As an old-hippie mama, hearing my daughter called a princess would have evoked fighting words--or as close to fighting as hippie mamas went.  But nobody called anybody's daughters princesses back then.

Princess, in our parlance, meant entitlement, a certain self-conscious glamour, and riches, all of which were eschewed in those early feminist hippie 70s when we had our girl babies.  We wanted our girl babies to surpass us, as our mothers wanted us to do, as all mothers probably do.  We wanted our girl babies to break the molds of what girls could do and extend themselves into any profession they chose--not to but into frilly girl labels and limitations. We wanted our girls to grow into empowered women, not entitled ones.

Maybe I was one of the more strident ones.  I didn't want my daughter to have dolls, but gender neutral toys, so as not to program her for wife and mother roles exclusively.   I never bought her a baby doll or a Barbie and inwardly protested when someone gave Day a Barbie doll for a birthday present.   (It was, of course, her favorite present that year.)  I would be less strident on the doll issue today, but I'd still protest the anatomically impossible Barbie.

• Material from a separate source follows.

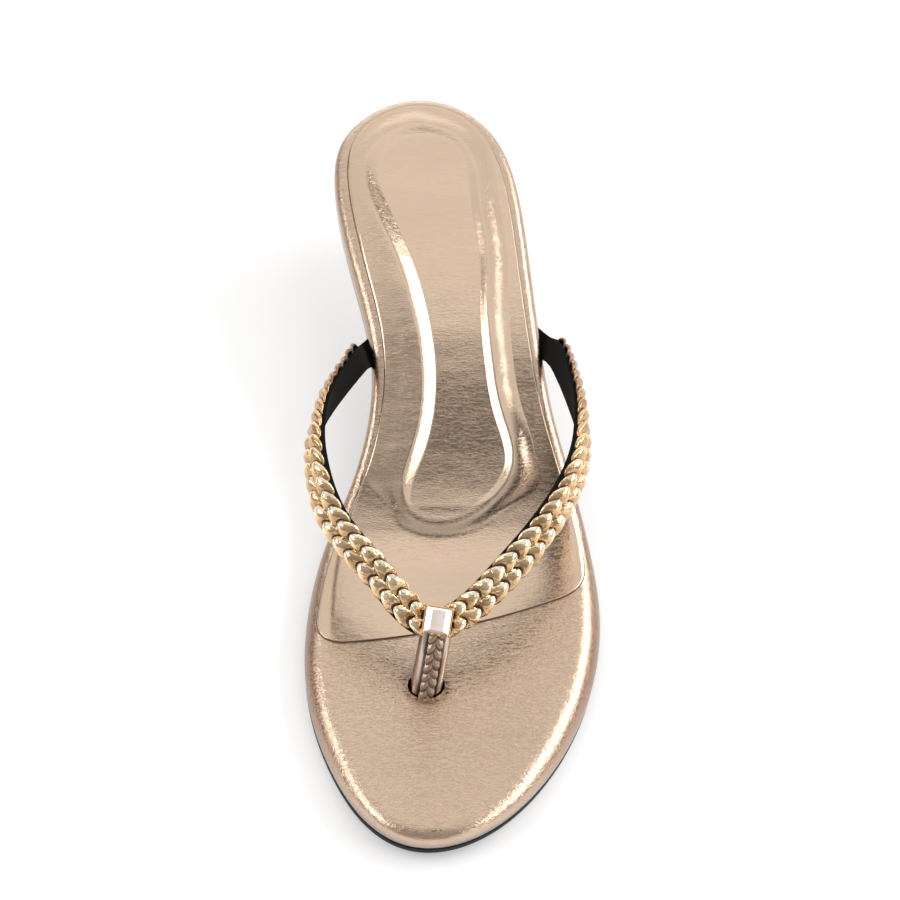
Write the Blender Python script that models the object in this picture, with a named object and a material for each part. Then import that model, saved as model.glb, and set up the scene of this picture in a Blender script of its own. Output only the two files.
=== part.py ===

Motherhood was one of my favorite things to be, as it now is my daughter's, but it was the idea of programming that we young feminists regarded as suspect.  If girls were dressed as princesses or given dolls, we figured, it would limit their choices to girl-only roles.

Now, princesses are everywhere.  The tide has turned and I don't say a word against them to Elena--as she is part of the princess-loving generation--but you won't see me taking her to the Disney store to buy princess regalia.  Hippie moms turn into hippie grandmothers.